**EXTRACTED INFORMATION:**
⟨

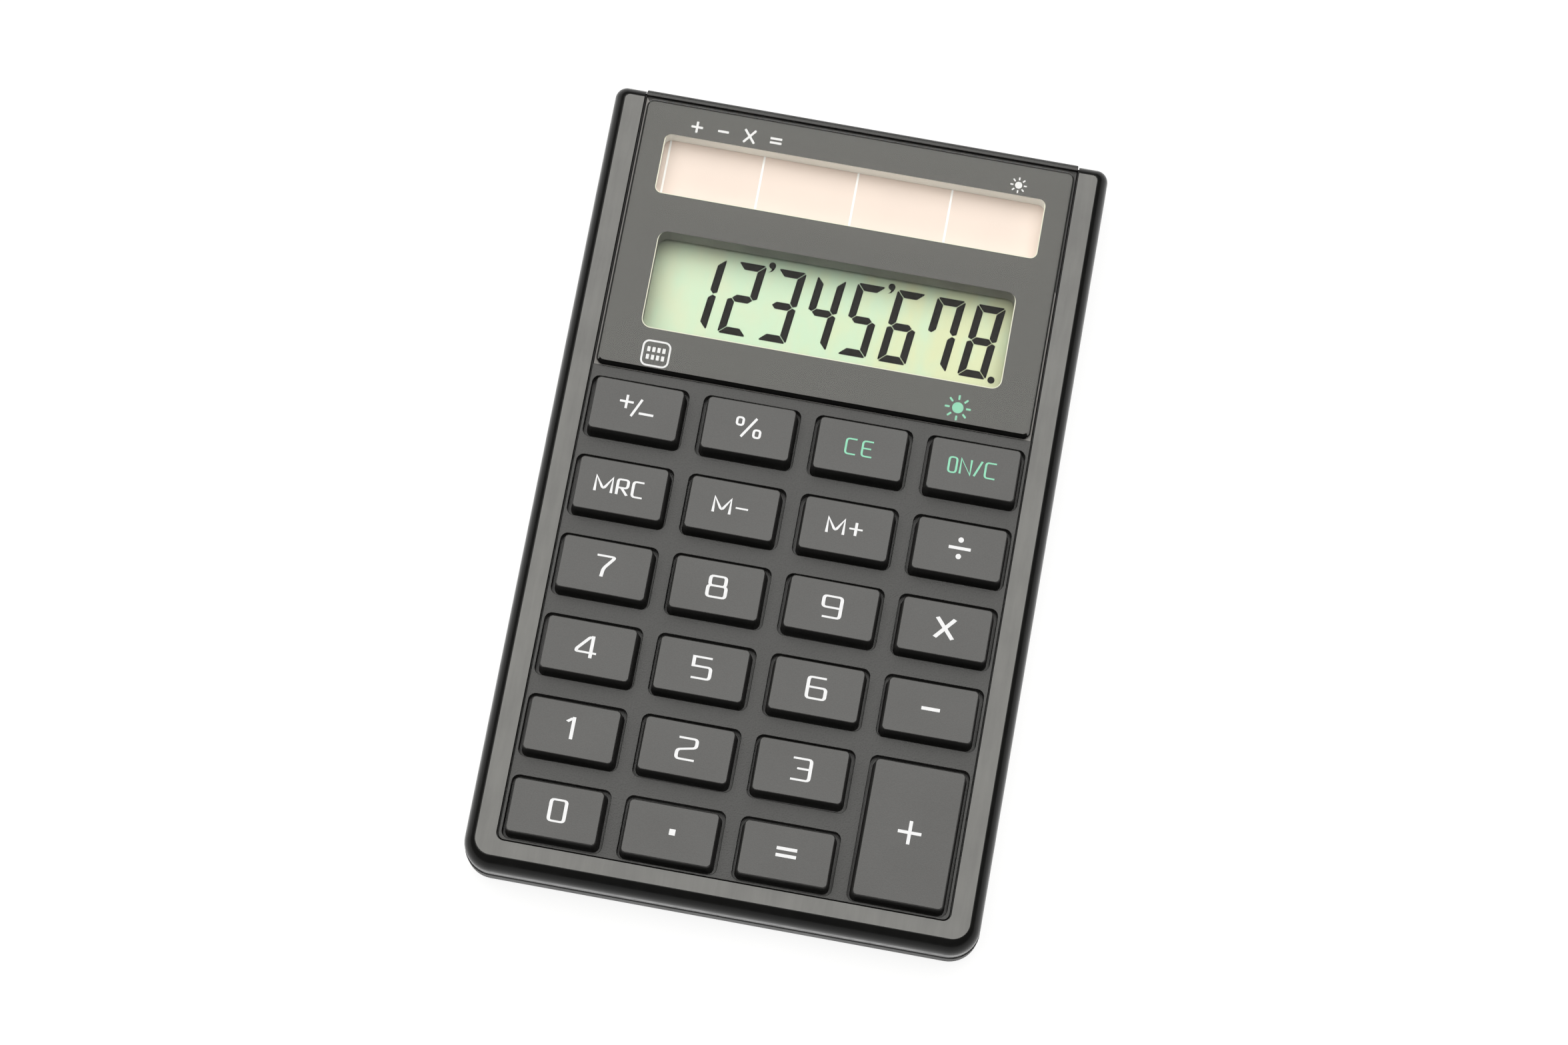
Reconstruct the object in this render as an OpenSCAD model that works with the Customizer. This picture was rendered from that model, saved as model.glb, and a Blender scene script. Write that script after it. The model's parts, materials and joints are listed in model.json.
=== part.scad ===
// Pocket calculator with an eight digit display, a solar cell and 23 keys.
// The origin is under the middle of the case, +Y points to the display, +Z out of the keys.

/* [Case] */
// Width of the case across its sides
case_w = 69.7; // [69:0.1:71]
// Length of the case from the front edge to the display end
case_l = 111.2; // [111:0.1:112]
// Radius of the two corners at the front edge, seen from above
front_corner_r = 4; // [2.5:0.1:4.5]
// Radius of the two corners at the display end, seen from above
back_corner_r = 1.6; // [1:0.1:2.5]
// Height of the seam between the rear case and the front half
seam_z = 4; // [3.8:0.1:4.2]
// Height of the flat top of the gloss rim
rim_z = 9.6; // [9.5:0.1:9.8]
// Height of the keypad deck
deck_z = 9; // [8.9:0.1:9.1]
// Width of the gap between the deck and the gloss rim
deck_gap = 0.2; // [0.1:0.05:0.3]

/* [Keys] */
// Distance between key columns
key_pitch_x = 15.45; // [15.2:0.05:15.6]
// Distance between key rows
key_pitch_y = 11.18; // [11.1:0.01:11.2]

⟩
⟨

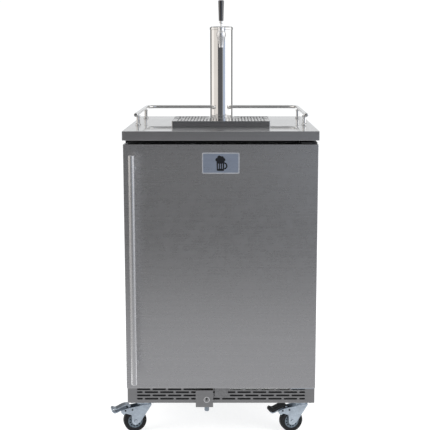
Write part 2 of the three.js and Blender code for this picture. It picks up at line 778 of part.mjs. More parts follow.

⟩
⟨

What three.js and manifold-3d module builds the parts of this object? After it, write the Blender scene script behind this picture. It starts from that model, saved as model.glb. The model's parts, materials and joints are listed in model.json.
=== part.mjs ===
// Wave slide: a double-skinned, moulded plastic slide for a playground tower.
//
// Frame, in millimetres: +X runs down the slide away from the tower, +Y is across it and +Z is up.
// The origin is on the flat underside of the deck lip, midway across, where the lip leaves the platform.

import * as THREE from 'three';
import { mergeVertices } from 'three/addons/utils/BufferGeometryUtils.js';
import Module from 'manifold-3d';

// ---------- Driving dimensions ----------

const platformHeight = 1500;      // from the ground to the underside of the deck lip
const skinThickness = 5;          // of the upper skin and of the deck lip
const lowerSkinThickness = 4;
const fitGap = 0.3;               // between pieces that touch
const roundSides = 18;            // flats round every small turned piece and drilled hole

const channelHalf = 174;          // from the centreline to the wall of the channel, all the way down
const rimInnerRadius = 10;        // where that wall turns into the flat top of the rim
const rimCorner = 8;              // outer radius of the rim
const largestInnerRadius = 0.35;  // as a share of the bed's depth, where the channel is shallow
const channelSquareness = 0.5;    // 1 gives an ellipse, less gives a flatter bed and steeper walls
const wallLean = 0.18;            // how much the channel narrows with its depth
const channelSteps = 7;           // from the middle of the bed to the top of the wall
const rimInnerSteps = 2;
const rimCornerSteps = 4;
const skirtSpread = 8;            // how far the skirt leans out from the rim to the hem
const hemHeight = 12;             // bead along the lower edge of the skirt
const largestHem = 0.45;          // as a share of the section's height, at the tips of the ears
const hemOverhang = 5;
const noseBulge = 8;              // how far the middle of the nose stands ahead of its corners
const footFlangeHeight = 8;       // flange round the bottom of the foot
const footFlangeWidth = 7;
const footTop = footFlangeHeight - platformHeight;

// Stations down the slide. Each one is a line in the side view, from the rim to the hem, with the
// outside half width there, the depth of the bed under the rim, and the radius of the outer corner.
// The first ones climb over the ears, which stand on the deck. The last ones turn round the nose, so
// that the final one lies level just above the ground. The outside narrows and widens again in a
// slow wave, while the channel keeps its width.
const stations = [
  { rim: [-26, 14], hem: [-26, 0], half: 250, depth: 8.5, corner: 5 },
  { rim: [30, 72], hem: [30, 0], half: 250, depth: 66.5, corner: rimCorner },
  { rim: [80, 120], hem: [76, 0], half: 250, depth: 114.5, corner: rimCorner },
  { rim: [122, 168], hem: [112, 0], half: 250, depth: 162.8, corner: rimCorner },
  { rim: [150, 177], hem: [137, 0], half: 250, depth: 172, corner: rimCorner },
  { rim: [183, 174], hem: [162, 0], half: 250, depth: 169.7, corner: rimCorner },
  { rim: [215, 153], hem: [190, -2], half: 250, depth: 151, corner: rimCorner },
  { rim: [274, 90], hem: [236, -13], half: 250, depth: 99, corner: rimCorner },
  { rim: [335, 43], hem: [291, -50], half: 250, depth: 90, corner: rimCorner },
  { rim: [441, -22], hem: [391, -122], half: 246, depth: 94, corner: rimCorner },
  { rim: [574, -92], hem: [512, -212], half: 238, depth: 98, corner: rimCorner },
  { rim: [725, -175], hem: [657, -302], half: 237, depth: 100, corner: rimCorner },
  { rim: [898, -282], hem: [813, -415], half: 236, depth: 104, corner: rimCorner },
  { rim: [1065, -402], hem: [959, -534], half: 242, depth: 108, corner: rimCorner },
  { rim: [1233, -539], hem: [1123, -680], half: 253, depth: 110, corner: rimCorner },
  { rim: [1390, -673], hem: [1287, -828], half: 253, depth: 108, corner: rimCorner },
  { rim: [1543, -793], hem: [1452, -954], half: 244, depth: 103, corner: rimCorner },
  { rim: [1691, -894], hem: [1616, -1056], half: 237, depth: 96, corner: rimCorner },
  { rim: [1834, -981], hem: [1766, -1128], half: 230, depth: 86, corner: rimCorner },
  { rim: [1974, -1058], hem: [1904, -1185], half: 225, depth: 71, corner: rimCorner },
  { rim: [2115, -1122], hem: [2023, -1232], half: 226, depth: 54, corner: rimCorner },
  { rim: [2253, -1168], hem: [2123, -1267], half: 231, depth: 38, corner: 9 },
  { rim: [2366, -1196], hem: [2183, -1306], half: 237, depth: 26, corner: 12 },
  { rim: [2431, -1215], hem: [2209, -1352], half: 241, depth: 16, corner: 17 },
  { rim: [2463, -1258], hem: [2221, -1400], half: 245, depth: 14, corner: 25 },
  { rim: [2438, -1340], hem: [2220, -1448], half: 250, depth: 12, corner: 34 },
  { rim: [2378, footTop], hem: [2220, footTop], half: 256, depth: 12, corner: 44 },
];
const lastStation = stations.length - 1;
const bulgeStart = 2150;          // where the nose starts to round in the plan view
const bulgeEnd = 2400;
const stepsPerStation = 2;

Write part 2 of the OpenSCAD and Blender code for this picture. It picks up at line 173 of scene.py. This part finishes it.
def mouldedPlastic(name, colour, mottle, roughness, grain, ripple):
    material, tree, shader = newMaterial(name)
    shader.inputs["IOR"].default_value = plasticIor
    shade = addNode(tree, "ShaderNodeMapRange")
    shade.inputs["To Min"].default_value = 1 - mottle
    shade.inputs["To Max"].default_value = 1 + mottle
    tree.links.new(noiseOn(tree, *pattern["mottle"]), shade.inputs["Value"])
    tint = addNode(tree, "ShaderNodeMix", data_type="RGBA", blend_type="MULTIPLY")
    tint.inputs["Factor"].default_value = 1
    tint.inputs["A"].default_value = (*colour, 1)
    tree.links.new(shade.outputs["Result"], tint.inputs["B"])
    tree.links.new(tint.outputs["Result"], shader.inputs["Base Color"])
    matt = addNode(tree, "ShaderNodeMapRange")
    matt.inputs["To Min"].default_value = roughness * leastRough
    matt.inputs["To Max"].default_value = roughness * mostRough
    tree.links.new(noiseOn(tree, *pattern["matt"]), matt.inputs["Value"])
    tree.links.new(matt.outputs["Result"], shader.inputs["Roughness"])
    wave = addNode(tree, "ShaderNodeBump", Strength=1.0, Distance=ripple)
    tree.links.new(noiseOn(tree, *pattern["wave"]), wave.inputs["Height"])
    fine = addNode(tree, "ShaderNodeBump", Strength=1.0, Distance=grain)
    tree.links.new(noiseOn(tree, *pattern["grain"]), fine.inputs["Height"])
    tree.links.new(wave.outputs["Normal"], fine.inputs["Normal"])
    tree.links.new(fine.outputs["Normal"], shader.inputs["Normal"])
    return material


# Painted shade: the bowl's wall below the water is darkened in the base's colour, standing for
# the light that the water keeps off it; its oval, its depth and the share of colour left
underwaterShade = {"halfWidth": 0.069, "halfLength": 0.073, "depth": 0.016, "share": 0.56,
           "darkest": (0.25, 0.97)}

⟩

**WHAT IS BEING ASKED:**
Your task is to output exactly the lines from the one with "Reconstruct the object" through the one with "of the keys.", counting both ends.

**CORRECT OUTPUT:**
Reconstruct the object in this render as an OpenSCAD model that works with the Customizer. This picture was rendered from that model, saved as model.glb, and a Blender scene script. Write that script after it. The model's parts, materials and joints are listed in model.json.
=== part.scad ===
// Pocket calculator with an eight digit display, a solar cell and 23 keys.
// The origin is under the middle of the case, +Y points to the display, +Z out of the keys.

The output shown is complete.